If this were, truly, about policing, Farage’s politics and history would look far, far different. He would be talking about accountability, recruitment, oversight, institutional culture, austerity, public trust, leadership, complaints handling, training and the torturously long collapse of public trust in the men and women who are supposed to protect us.
He would be asking for recognition that police failure doesn’t just affect one group, but many, and not just jumping onto the most convenient window for his worldview. Because the failure by the police sometimes looks like racism. Sometimes it looks like misogyny. Other times it’s homophobia or class based discrimination or just outright incompetence. Far too often, it’s a miserable, fatal cocktail of the whole lot.
Farage, however, has zero interest in that sort of analysis, because ultimately looking at something with nuance and context doesn’t produce the emotional surge that he needs to promote himself. Saying that police failures affect whole communities and we need to invest and modernise policing, doesn’t get an already angry person off their sofa to chuck stones at police.
It also has another political benefit.
Until this week, one of the more awkward conversations surrounding Reform UK concerned the £5 million donation from Christopher Harborne and the increasingly convoluted explanations that have followed. Questions about the source of information, allegations of phone hacking, whether the matter was reported to the appropriate authorities, and the broader relationship between Reform and one of its largest financial backers were beginning to gather momentum.
They aren’t gathering much momentum now.
Instead, the political conversation has shifted exactly where Farage is most comfortable: away from questions he must answer and towards questions he can ask. Away from scrutiny and towards outrage. Away from the mechanics of power and back into the emotional territory where he has spent most of his political career operating.
That may be fortunate timing. It may be coincidence, however, it is difficult to ignore the fact that a story raising uncomfortable questions for Nigel Farage has been rapidly replaced by one in which Nigel Farage once again gets to play the role of angry outsider.
Which is, what has happened, and in scenes that were worryingly reminiscent of the Southport riots from July and August 2024, protests and demonstrations broke out in Southampton tonight, leading to 11 officers being injured.

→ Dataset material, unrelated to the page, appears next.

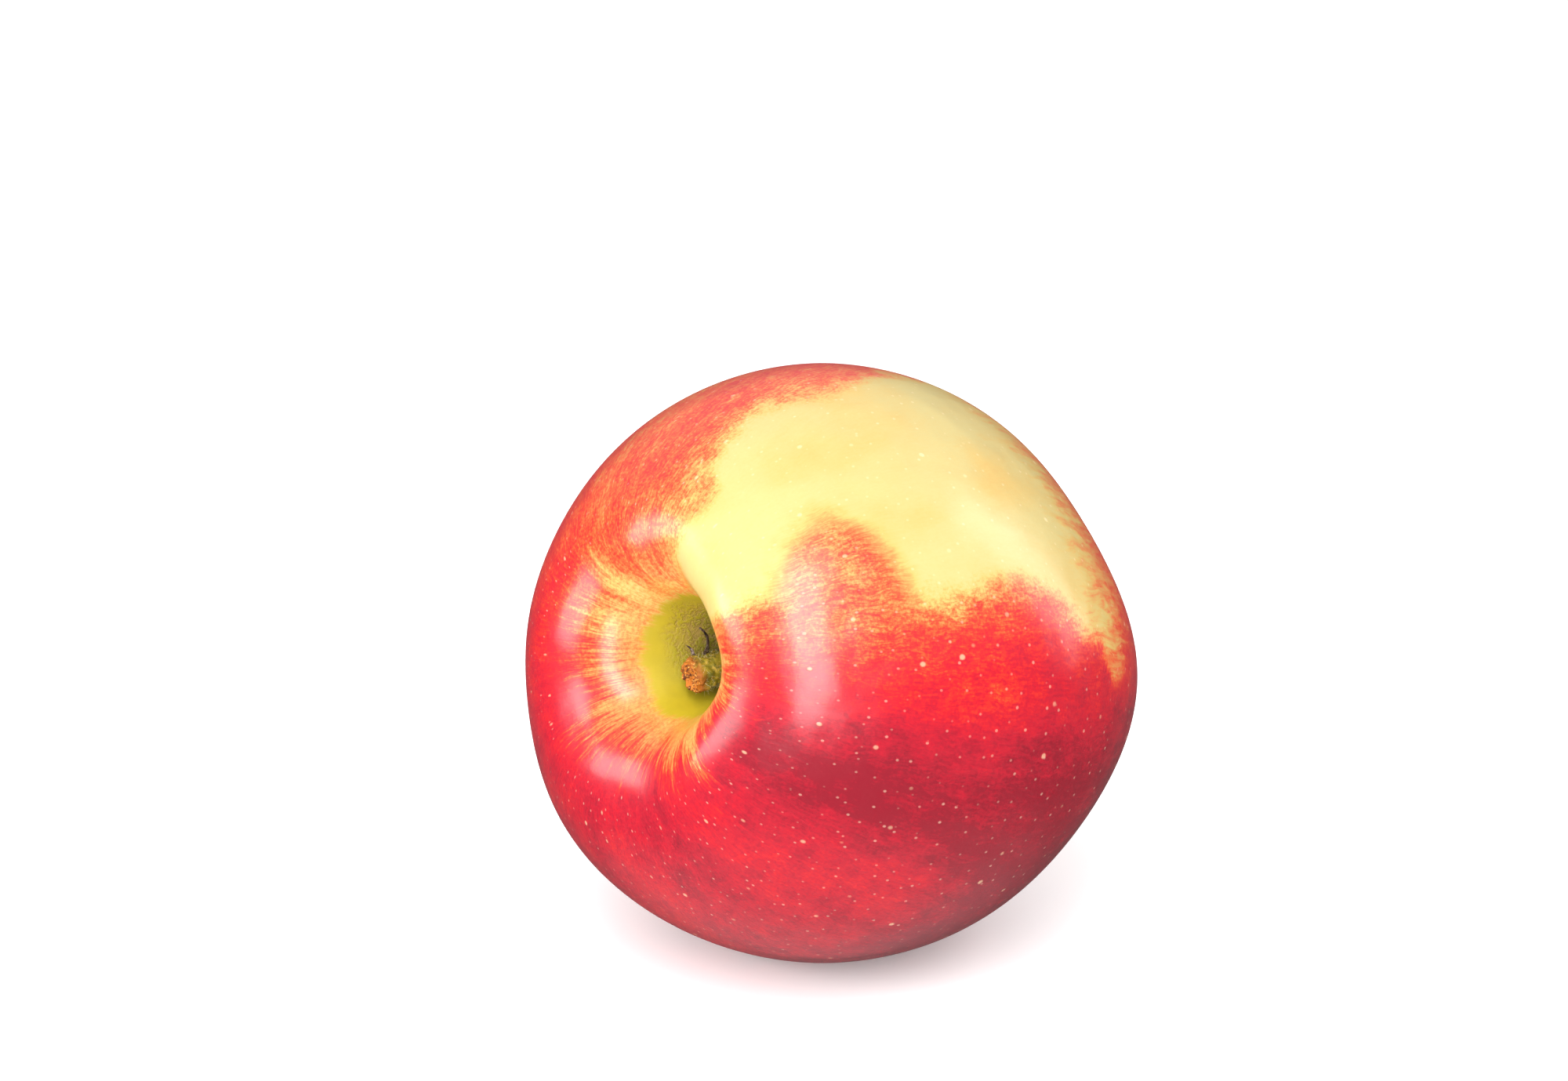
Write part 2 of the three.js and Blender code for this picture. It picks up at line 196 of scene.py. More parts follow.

Whether or not Farage’s statement yesterday led directly or indirectly to these injuries will be debated ad nauseam by the commentariat and Twitterati for months to come. What is undeniable, however, is that he chose to pour “pure, cold rage” into a political environment that was already running dangerously hot.
It leads me to an incredible sense of frustration, this. The fact that his words will help spur on hurt and violence and anger and hate - and he can walk away. Each time.
And I’m in no way at all saying people shouldn’t be angry - I’m angry that there has been yet another egregious failure by police to treat a young man with respect. I’m furious that his family are now left looking for answers that should not have been necessary in the first place, and that public confidence in policing has yet again been allowed to break down to the point where incidents like this start to feel familiar - regardless of ethnicity, gender or class.
Anger, however, is not the same thing as leadership.
Leadership needs you to do something more than simply identify an issue, problem or grievance and pointing at it while shouting loudly into people’s hearts - it needs a willingness to channel all that frustration, anger and “pure, cold rage” into solutions, accountability and reform. It needs you to accept a certain amount of responsibility for the atmosphere that you yourself have helped to create.
All of this is absent in all that Nigel Farage does - and there is zero repercussion for that absence.
Today, eleven police officers are injured. People have been arrested. Southampton is dealing with unrest. A city is now arguing about itself. And at the centre of all of it sits the death of an eighteen-year-old whose father publicly pleaded for his son’s murder not to become a political football.
That, perhaps, is the greatest tragedy here.
Henry Nowak’s family needed answers. They needed accountability. They needed a serious conversation about why their son was failed so catastrophically by people who were supposed to protect him.
Instead, within hours of Farage standing in front of a camera, decrying his “pure, cold rage”, the story had become yet another front in Britain’s endless culture war. Another opportunity for politicians and voices on the right like to harvest outrage, feed it back into the system and then step aside when the consequences arrive.
Tomorrow Nigel Farage will move on to the next grievance, the next betrayal, the next emergency. Henry Nowak’s family, however, will still be grieving. And the rest of us will still be left with the same broken institutions, the same unanswered questions and eleven injured police officers as a reminder that anger is easy to ignite, but much harder to control once it catches light.


Thanks Bear. I cannot imagine how the Nowak family come to terms with what has happened.
As always, Bear, you've articulated the frustrated disgust I feel towards Nigel Farage and his ilk. Thank you.